#### COLLECTED DATA:
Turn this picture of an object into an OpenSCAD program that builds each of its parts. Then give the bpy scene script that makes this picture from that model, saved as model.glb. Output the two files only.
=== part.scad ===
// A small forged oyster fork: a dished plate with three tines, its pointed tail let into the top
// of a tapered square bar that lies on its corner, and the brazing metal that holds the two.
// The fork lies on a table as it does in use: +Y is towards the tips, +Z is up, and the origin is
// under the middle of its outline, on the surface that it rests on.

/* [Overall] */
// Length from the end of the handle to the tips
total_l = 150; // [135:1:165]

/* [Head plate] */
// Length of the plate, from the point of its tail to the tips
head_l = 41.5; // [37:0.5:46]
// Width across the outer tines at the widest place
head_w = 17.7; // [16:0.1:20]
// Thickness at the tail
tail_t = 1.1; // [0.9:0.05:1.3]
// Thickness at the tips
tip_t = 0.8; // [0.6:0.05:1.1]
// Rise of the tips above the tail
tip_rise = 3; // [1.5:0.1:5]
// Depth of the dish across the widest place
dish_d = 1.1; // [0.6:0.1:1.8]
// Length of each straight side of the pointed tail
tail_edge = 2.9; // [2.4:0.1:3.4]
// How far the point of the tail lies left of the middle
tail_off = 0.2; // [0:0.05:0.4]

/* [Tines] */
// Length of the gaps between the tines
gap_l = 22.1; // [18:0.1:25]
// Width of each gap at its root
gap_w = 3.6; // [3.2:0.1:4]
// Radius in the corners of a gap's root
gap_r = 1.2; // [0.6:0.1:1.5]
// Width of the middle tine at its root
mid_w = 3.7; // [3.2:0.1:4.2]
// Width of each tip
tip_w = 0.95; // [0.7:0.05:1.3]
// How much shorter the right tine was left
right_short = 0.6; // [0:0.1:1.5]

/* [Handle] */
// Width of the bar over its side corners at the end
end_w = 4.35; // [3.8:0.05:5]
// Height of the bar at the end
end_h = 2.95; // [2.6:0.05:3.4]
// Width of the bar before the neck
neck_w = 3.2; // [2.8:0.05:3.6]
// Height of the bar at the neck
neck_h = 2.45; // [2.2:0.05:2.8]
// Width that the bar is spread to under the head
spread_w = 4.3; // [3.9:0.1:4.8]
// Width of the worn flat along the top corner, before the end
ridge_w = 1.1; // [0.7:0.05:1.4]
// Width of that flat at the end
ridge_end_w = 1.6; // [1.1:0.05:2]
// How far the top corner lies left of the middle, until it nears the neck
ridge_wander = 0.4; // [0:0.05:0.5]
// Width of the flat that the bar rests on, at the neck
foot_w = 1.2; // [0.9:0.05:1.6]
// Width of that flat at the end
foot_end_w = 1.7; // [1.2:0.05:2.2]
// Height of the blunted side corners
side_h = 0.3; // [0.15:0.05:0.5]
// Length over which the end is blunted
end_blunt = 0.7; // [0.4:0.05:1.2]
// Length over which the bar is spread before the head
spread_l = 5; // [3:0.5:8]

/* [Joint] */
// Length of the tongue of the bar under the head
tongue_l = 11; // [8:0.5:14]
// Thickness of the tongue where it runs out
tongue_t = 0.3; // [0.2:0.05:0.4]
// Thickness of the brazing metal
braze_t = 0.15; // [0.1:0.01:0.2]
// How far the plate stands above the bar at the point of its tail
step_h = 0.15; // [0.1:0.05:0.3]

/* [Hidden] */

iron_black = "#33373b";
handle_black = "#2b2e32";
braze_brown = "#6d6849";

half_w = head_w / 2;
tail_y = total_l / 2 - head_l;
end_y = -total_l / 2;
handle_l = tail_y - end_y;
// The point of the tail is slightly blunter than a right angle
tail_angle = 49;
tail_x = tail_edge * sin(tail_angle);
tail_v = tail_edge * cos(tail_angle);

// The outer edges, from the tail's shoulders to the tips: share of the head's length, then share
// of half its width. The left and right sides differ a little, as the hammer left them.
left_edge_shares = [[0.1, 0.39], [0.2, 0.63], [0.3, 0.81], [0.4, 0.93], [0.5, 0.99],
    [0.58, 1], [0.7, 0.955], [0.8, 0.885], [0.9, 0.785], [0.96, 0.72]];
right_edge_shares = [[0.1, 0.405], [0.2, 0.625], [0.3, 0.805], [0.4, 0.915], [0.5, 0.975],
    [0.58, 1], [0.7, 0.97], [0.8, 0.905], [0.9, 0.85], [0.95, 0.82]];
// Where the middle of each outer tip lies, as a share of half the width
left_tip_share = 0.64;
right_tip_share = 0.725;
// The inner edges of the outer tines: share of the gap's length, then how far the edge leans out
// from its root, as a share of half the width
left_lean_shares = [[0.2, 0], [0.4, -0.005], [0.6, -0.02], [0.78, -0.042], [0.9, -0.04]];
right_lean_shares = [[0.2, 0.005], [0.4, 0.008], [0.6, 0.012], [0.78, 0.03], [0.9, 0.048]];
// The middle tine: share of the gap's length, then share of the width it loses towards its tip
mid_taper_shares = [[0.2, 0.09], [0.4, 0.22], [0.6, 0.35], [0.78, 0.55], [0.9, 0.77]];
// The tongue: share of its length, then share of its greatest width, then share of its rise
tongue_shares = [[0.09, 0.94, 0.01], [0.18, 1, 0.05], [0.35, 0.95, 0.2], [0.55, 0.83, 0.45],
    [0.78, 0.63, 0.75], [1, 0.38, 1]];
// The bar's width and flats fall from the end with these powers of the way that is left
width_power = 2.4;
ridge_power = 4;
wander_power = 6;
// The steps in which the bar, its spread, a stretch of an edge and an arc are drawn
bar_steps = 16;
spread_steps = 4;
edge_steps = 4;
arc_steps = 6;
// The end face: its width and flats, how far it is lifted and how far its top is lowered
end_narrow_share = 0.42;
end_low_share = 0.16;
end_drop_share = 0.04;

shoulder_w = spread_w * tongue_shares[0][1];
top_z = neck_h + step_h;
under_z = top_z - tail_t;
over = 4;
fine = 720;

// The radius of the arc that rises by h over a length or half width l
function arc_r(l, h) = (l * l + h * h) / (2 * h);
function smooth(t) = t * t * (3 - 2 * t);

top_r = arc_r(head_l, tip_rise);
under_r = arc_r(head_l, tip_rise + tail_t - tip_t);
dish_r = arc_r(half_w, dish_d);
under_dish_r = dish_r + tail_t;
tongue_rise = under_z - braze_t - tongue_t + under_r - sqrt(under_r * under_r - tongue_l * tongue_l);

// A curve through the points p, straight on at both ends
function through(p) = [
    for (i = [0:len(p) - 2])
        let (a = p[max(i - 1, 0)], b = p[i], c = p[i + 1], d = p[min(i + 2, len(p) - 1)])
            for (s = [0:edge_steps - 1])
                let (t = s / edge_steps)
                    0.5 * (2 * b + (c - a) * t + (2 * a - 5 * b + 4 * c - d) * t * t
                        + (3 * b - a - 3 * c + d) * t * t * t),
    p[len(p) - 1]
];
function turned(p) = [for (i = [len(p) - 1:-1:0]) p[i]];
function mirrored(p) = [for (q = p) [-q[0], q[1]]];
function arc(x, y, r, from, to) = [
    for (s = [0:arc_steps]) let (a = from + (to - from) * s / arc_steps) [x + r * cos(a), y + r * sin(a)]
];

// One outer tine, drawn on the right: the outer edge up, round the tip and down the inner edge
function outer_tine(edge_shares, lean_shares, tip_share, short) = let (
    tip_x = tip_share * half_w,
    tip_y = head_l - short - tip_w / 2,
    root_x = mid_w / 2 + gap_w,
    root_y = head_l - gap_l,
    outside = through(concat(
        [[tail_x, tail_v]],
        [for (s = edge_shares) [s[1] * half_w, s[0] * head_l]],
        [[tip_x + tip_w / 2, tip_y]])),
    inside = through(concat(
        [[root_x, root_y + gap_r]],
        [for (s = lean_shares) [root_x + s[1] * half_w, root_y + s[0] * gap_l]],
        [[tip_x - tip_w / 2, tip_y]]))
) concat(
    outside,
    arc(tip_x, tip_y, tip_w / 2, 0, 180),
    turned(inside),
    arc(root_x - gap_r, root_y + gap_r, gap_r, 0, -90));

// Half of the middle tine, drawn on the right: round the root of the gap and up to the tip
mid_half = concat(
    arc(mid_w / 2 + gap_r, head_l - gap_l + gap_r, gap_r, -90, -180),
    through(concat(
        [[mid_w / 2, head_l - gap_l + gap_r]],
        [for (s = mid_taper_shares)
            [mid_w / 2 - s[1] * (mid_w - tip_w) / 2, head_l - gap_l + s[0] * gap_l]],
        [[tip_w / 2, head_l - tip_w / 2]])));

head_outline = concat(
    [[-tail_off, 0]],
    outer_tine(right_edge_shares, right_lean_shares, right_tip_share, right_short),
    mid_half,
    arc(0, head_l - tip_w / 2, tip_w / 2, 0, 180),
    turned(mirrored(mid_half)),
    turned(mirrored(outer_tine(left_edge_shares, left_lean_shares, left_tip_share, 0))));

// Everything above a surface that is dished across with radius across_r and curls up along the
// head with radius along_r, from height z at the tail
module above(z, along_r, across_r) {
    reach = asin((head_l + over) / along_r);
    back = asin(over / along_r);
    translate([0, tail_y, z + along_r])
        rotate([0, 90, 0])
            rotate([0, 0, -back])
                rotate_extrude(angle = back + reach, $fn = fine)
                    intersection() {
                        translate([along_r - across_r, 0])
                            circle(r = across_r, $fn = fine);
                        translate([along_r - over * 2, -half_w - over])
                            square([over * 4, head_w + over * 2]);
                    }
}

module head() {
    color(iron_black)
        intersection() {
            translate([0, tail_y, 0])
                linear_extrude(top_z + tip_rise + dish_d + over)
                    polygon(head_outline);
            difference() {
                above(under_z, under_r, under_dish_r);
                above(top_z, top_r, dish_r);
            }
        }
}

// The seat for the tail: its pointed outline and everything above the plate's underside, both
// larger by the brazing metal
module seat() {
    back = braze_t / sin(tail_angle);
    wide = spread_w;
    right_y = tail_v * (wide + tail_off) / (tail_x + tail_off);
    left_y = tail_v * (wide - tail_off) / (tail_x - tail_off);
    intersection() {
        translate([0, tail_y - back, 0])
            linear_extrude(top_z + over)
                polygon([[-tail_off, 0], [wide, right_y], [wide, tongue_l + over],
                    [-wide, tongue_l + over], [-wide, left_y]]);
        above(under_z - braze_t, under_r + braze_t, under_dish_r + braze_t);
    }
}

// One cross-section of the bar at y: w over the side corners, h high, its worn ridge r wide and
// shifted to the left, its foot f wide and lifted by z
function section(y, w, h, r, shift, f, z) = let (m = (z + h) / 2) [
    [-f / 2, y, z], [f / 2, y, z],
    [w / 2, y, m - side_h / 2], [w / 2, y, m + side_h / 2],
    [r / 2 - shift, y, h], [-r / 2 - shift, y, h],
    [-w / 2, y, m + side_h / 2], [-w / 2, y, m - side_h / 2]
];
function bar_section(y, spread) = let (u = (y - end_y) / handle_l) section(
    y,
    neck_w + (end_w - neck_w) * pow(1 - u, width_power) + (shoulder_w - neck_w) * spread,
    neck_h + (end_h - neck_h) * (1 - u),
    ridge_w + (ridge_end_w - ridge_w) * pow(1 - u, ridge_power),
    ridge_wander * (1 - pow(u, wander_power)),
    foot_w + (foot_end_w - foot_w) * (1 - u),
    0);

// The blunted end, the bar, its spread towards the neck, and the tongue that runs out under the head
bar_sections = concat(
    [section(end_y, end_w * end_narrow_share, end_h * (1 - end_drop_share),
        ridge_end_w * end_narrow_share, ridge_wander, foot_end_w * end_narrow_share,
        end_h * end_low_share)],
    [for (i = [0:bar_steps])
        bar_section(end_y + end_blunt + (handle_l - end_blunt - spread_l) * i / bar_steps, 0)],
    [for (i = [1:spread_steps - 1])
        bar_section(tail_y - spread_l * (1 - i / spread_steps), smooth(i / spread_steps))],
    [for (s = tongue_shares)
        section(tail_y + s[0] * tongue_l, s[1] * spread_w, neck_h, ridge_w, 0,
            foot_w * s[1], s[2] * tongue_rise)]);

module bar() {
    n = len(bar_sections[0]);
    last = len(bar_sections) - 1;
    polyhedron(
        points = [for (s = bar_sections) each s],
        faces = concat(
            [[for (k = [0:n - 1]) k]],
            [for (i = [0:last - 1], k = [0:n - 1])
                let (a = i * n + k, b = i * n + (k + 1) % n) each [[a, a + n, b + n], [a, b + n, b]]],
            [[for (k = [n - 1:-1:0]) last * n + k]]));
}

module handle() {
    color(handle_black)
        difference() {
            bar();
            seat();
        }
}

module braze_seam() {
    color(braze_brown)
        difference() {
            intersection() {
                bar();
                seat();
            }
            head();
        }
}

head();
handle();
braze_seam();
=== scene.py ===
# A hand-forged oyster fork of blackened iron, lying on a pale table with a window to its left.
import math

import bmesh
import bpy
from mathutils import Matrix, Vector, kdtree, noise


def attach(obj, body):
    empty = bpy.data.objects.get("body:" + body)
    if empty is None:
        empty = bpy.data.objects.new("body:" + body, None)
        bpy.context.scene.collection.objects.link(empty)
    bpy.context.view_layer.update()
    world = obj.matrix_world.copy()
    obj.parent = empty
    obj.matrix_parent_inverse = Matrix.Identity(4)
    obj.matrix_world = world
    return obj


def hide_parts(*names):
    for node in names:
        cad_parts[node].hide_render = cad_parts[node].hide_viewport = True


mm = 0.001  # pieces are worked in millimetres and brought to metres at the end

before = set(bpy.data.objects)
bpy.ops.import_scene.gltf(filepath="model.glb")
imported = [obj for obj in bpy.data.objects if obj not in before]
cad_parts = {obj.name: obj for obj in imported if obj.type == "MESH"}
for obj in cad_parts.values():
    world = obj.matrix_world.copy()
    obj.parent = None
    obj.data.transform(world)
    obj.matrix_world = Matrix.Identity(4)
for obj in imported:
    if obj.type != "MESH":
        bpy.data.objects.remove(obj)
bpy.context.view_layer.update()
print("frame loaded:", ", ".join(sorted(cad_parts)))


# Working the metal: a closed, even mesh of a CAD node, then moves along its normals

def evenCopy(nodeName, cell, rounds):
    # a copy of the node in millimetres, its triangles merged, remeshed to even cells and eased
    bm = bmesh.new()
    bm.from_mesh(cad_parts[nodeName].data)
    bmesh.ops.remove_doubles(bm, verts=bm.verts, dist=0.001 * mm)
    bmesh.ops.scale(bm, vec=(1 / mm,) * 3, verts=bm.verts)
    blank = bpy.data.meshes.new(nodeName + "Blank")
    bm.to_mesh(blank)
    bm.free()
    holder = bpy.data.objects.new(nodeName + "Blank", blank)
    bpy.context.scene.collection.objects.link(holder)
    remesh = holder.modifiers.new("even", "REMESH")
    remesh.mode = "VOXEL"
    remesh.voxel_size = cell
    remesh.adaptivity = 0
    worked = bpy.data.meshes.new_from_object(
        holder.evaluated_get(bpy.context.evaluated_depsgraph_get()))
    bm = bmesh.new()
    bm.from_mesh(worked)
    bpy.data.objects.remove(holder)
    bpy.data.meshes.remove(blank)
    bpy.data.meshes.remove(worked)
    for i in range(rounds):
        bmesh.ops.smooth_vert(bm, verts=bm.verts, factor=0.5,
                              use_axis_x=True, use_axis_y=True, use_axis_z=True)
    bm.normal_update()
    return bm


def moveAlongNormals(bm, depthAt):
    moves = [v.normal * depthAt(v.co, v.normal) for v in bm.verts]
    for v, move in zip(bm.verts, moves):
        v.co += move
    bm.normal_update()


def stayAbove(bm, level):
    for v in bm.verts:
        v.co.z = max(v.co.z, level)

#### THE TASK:
Repeat the material word for word from its opening line up to and including the line containing "tail_off = 0.2; // [0:0.05:0.4]".

#### ANSWER TO THE TASK:
Turn this picture of an object into an OpenSCAD program that builds each of its parts. Then give the bpy scene script that makes this picture from that model, saved as model.glb. Output the two files only.
=== part.scad ===
// A small forged oyster fork: a dished plate with three tines, its pointed tail let into the top
// of a tapered square bar that lies on its corner, and the brazing metal that holds the two.
// The fork lies on a table as it does in use: +Y is towards the tips, +Z is up, and the origin is
// under the middle of its outline, on the surface that it rests on.

/* [Overall] */
// Length from the end of the handle to the tips
total_l = 150; // [135:1:165]

/* [Head plate] */
// Length of the plate, from the point of its tail to the tips
head_l = 41.5; // [37:0.5:46]
// Width across the outer tines at the widest place
head_w = 17.7; // [16:0.1:20]
// Thickness at the tail
tail_t = 1.1; // [0.9:0.05:1.3]
// Thickness at the tips
tip_t = 0.8; // [0.6:0.05:1.1]
// Rise of the tips above the tail
tip_rise = 3; // [1.5:0.1:5]
// Depth of the dish across the widest place
dish_d = 1.1; // [0.6:0.1:1.8]
// Length of each straight side of the pointed tail
tail_edge = 2.9; // [2.4:0.1:3.4]
// How far the point of the tail lies left of the middle
tail_off = 0.2; // [0:0.05:0.4]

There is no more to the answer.